Some projects have already adopted this model, such as Nexus. And indeed this model is convenient when working off of your own chain, but until recently it hasn’t been useful for developers working within Ethereum since ERC20 tokens are limited in their distribution.

Enter: EIP918, The Mineable Token Standard

With the development of mineable tokens through the EIP918 standard, IMOs are now possible within Ethereum for ERC20 tokens. There are two ways developers can use EIP918 for distribution of their token and team funding: Having their token be mined exclusively, or utilizing merge mining.

Mining exclusively: Developers are free to adjust the mining parameters for their ERC20 token by adjusting supply cap, automatic adjustment rates, reward size, and their own personal draw. The downside to this is that creation of their token requires miners to exclusively point hash power towards the token’s contract.

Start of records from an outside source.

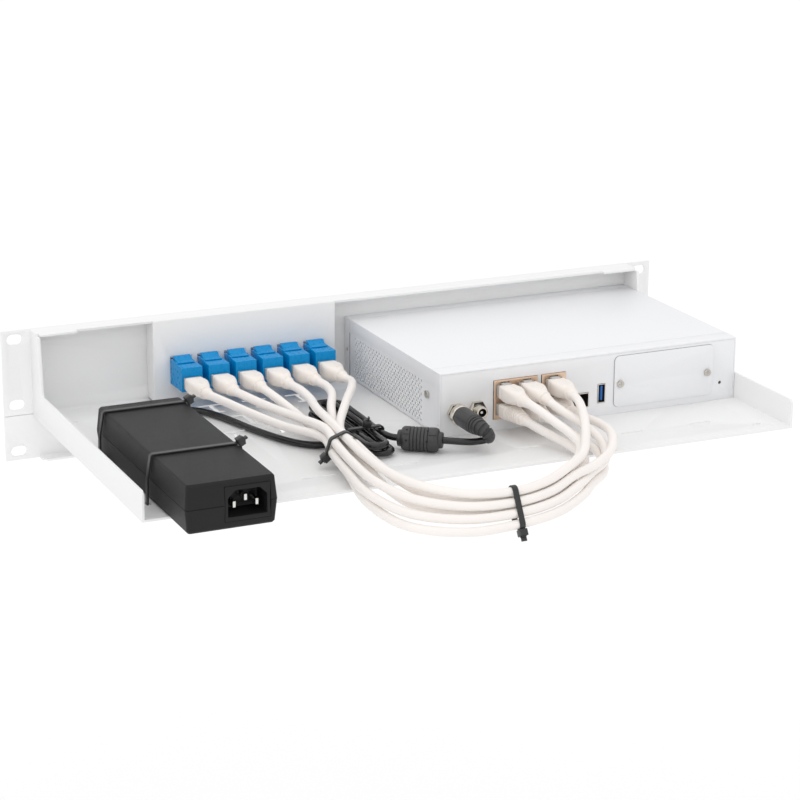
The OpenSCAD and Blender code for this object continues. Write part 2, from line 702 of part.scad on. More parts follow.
module front_bezel() color(case_white) rack() difference() {
    block([case_x0, case_x1], [case_y0, case_y0 + bezel_d - 0.1], [case_z0, case_z1]);
    block([case_x0 + 1.6, case_x1 - 1.6], [case_y0 + 2.4, case_y0 + bezel_d + 1],
        [case_z0 + 1.6, case_z1 - 1.6]);
    for (k = [0 : 7]) rod_y(case_x1 - 22 - 9 * k, case_z1 - 14, case_y0 - 1, case_y0 + 4, 1.6);
    for (x = [case_x0 - 1, case_x1 - 3]) translate([x, 4.6, case_z0 + 20]) rotate([0, 90, 0])
        cylinder(h = 4, r = 1.5);
}

module status_lens() color("lightgreen") rack() {
    for (k = [0 : 7]) rod_y(case_x1 - 22 - 9 * k, case_z1 - 14, case_y0 - 0.2, case_y0 + 4.5, 1.5);
    block([case_x1 - 88, case_x1 - 19], [case_y0 + 3, case_y0 + 5], [case_z1 - 16.5, case_z1 - 11.5]);
}

module main_board() color(board_green) rack() {
    block([case_x0 + 5, case_x1 - 5], [14, 150], [board_z, board_top]);
    // Processor, memory, storage and the bay's edge connector
    block([-140, -110], [50, 80], [board_top - eps, board_top + 2.4]);
    for (k = [0 : 3]) block([-100 + 12 * k, -91 + 12 * k], [50, 64], [board_top - eps, board_top + 1.2]);
    block([-200, -158], [60, 66], [board_top - eps, board_top + 8]);
    for (x = [-30, -40, -50]) translate([x, 100, board_top - eps]) cylinder(h = 12, r = 4);
    // Switch body behind the reset pinhole
    difference() {
        block([reset_pos[0] - 3, reset_pos[0] + 3], [140, 148.5], [board_top - eps, 45.8]);
        rod_y(reset_pos[0], reset_pos[1], 145.8, 150, 1.15);
    }
}

module heat_sink() color(silver) rack() {
    block([-152, -98], [38, 92], [board_top + 2.4, board_top + 6.4]);
    for (k = [0 : 9])
        block([-152 + 5.8 * k, -150.2 + 5.8 * k], [38, 92], [board_top + 6.4 - eps, board_top + 24]);
}

// A block of shielded jacks: columns at xs, two rows, latches outwards
module jack_block(x, cols) {
    z = [board_top, 64.1];
    difference() {
        block(x, [132, case_y1 + 0.7], z);
        for (c = cols, r = [0, 1]) {
            m = jack_row_z[r];
            block([c - 5.95, c + 5.95], [141, case_y1 + 2], [m - 3.95, m + 3.95]);
            block([c - 3.1, c + 3.1], [141, case_y1 + 2],
                r > 0 ? [m + 3.9, m + 5.6] : [m - 5.6, m - 3.9]);
        }
    }
}

module lan_jacks() color(copper_shield) rack() jack_block([-70.2, -38.7], [jack_x[0], jack_x[1]]);
module wan_jacks() color(copper_shield) rack() jack_block([-90.8, -73.3], [jack_x[2]]);

module sfp_cage() color(silver) rack() difference() {
    block([-108.6, -94.1], [104, case_y1 + 0.5], [board_top, 47.9]);
    block([-108, -94.7], [106, case_y1 + 2], [board_top + 0.6, 47.3]);
}

module usb_port() color(silver) rack() {
    difference() {
        block([-120.8, -115.2], [136, case_y1 + 0.4], [39.5, 52.5]);
        block([-120.3, -115.7], [138, case_y1 + 2], [40, 52]);
    }
    color("royalblue") block([-119.2, -117.6], [137, case_y1 - 0.6], [41, 51]);
    block([-120, -116], [136, 140], [board_top, 39.5 + eps]);
}

module dc_jacks() color(silver) rack() for (x = dc_x) {
    block([x - 5, x + 5], [138, case_y1 - case_t - 0.1], [board_top, dc_z + 5.5]);
    difference() {
        union() {
            rod_y(x, dc_z, case_y1 - case_t - 0.2, case_y1 + 8.6, 3.95);
            translate([x, case_y1 + 0.05, dc_z]) rotate([-90, 0, 0]) cylinder(h = 2.6, r = 6.3, $fn = 6);
        }
        rod_y(x, dc_z, case_y1 + 0.4, case_y1 + 10, 2.75);
    }
    rod_y(x, dc_z, case_y1, case_y1 + 7.6, 0.95);
}

module bay_cover() color(case_white) rack() difference() {
    plate_xz(case_y1 + 0.02, case_y1 + 0.9) round_rect(bay_x, bay_z, 3.5);
    for (x = bay_screw_x) rod_y(x, bay_screw_z, case_y1 - 1, case_y1 + 2, 1.4);
}

module bay_screws() color(silver) rack()
    for (x = bay_screw_x) screw_y(x, bay_screw_z, case_y1 - 5, case_y1 + 2.2, 2.4, 1.2);

module reset_button() color(black) rack()
    rod_y(reset_pos[0], reset_pos[1], 147.2, case_y1 - 0.3, 0.95);

module case_screws() color(silver) rack() {
    for (side = [0, 1]) {
        x = side > 0 ? case_x1 : case_x0;
        turn = side > 0 ? -90 : 90;
        translate([x, 133.8, case_z0 + 24]) rotate([0, 0, turn]) screw_y(0, 0, -3.4, 1.1, 2.6, 1.4);
        translate([x, 4.6, case_z0 + 20]) rotate([0, 0, turn]) screw_y(0, 0, -3.4, 0.2, 1.35, 1);
    }
}

front_panel();
blank_panel();
tray();
coupler_plate();
tray_screws();
coupler(1);  // coupler_1
coupler(2);  // coupler_2
coupler(3);  // coupler_3
coupler(4);  // coupler_4
coupler(5);  // coupler_5
coupler(6);  // coupler_6
coupler_latch(1);  // coupler_latch_1
coupler_latch(2);  // coupler_latch_2
coupler_latch(3);  // coupler_latch_3
coupler_latch(4);  // coupler_latch_4
coupler_latch(5);  // coupler_latch_5
coupler_latch(6);  // coupler_latch_6
patch_plugs(1);  // patch_plugs_1
patch_plugs(2);  // patch_plugs_2
patch_plugs(3);  // patch_plugs_3
patch_plugs(4);  // patch_plugs_4
patch_plugs(5);  // patch_plugs_5
patch_plugs(6);  // patch_plugs_6
patch_cable(1);  // patch_cable_1
patch_cable(2);  // patch_cable_2
patch_cable(3);  // patch_cable_3
patch_cable(4);  // patch_cable_4
patch_cable(5);  // patch_cable_5
patch_cable(6);  // patch_cable_6
bundle_tie_1();
bundle_tie_2();
brick_top_shell();
brick_bottom_shell();
mains_inlet();
brick_board();
brick_grommet();
brick_ties();
dc_lead_run_1();
dc_lead_hank();
dc_lead_run_2();
hank_tie();
ferrite_shell();
dc_plug();
chassis_base();
top_cover();
side_vents();
front_bezel();
status_lens();
main_board();
heat_sink();
lan_jacks();
wan_jacks();
sfp_cage();
usb_port();
dc_jacks();
bay_cover();
bay_screws();
reset_button();
case_screws();
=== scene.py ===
"""Rack kit with a firewall appliance, its power brick and its cables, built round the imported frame.

The view is from the rear. Sheets, cases and ports are the CAD's own shapes with their edges softened.
Cords, plugs, ties and latch arms are drawn again here, at the places that the CAD gives them."""
import json
import math

import bmesh
import bpy
from mathutils import Matrix, Vector, geometry

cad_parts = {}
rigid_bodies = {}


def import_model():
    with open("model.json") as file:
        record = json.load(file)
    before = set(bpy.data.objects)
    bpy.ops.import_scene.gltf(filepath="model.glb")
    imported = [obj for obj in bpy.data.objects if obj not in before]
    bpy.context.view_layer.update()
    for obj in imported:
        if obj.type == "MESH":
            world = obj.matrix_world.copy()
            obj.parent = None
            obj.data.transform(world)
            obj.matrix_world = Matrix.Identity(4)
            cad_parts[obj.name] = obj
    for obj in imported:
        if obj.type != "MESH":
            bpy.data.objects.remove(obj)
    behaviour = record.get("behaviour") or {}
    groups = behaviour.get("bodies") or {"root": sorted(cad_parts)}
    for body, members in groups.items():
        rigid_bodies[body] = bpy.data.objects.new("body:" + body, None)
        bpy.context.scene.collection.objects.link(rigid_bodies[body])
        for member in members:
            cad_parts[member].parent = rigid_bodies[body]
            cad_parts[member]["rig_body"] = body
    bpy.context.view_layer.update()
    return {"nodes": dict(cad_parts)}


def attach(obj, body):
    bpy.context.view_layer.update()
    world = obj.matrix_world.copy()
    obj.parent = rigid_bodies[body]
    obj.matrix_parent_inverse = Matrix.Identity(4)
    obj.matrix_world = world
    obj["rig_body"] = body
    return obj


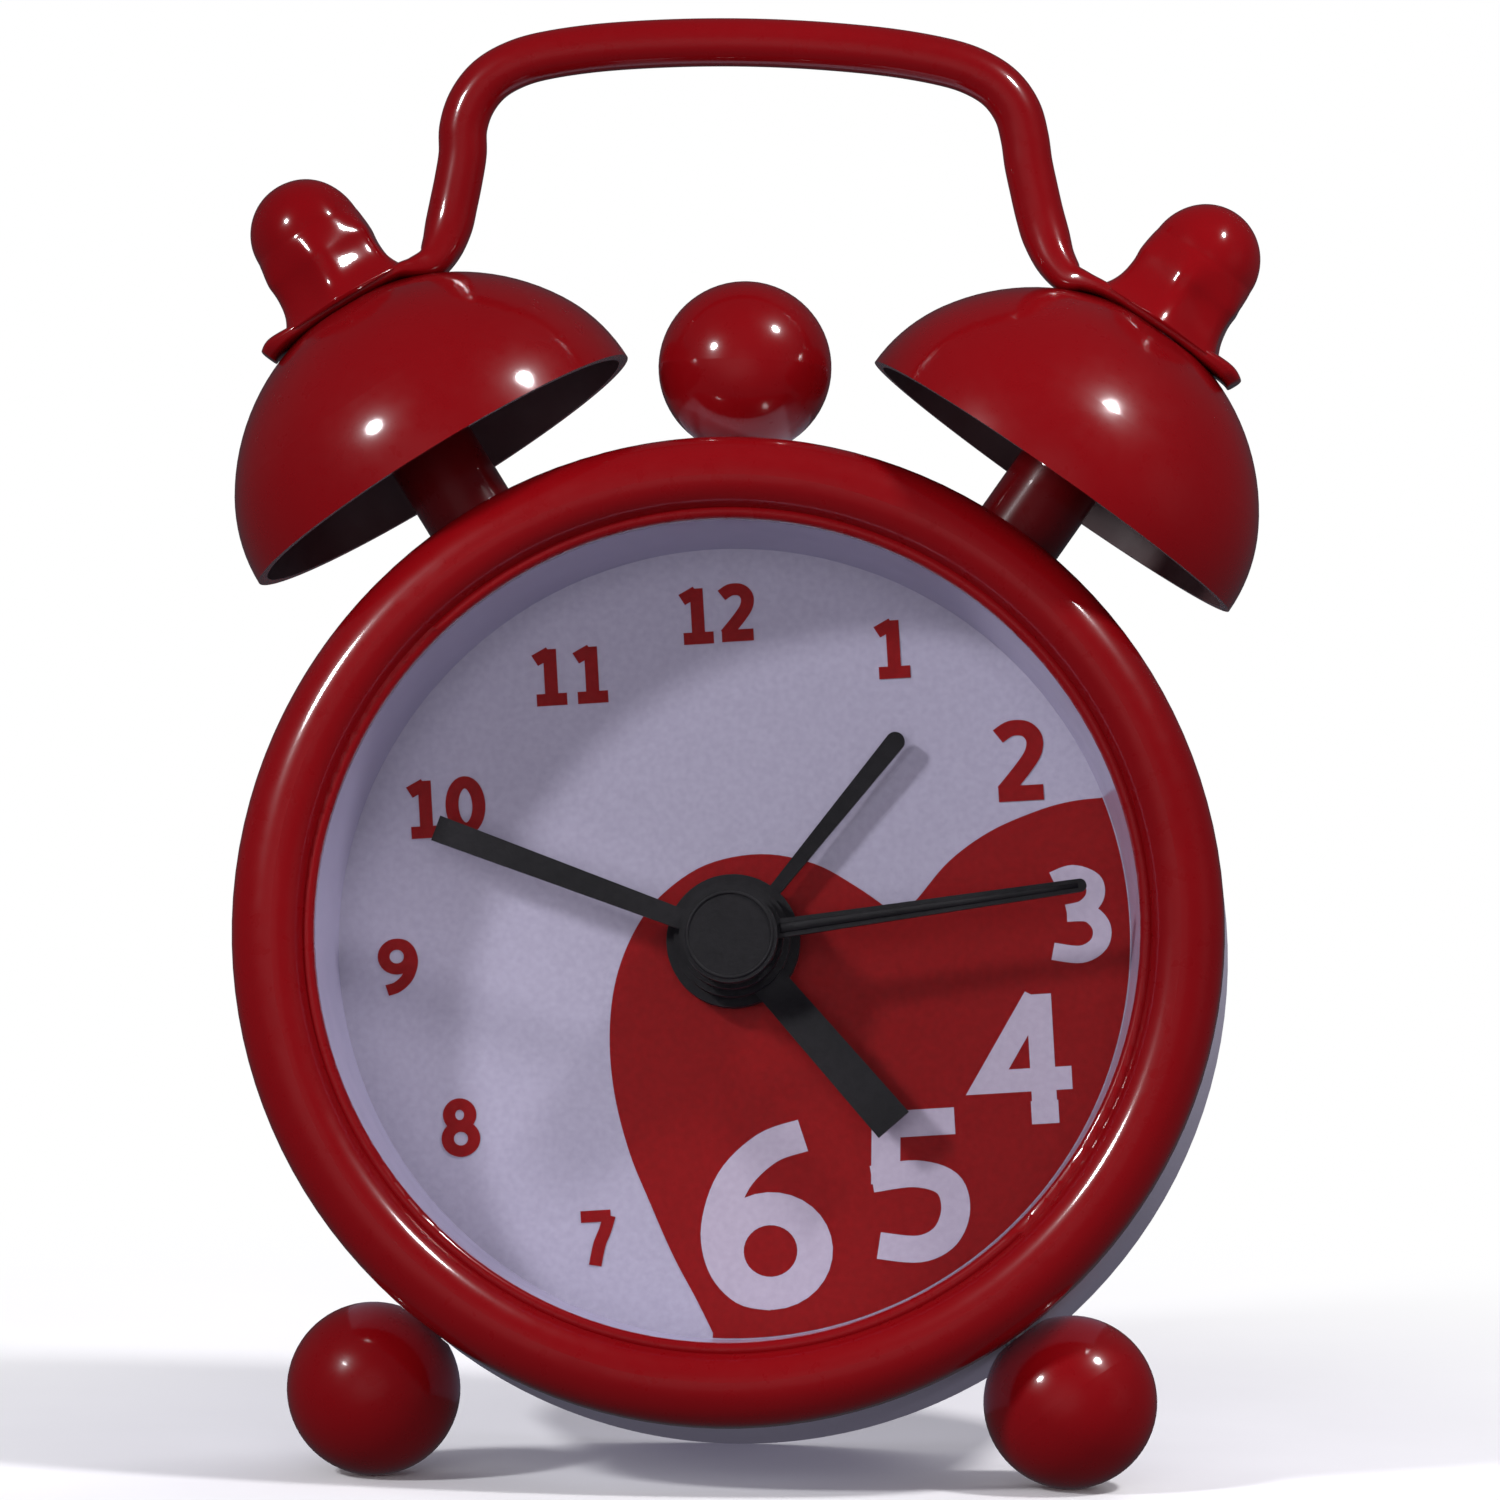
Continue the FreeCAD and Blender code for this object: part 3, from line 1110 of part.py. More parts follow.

Although it may sound strange to have a utility token (think BAT or ZRX) be mined, some developers might opt for this model to demonstrate that they’re only interested in being paid as long as the token continues to be worth something and continues to be mined in months/years to come.

Merge mining: For developers that don’t think it’s appropriate for their token to be mined exclusively, they can use merge mining technology and “piggy back” off of existing mineable tokens such as 0xBitcoin. Miners of 0xBitcoin would get these extra tokens “for free” without diverting hash power away from 0xBitcoin; they would then sell the tokens at market value. Developers still have the option of receiving a percentage of new tokens mined, without having to concern themselves with creating a whole new set of mining parameters.

When it comes to distribution through mining, developers can expect to have more fair distribution for their token than they would have through an ICO. Investors wouldn’t give money to a developer in a presale, and would instead buy tokens on the open market like usual. Most importantly, developers only continue to be funded as long as their token performs well.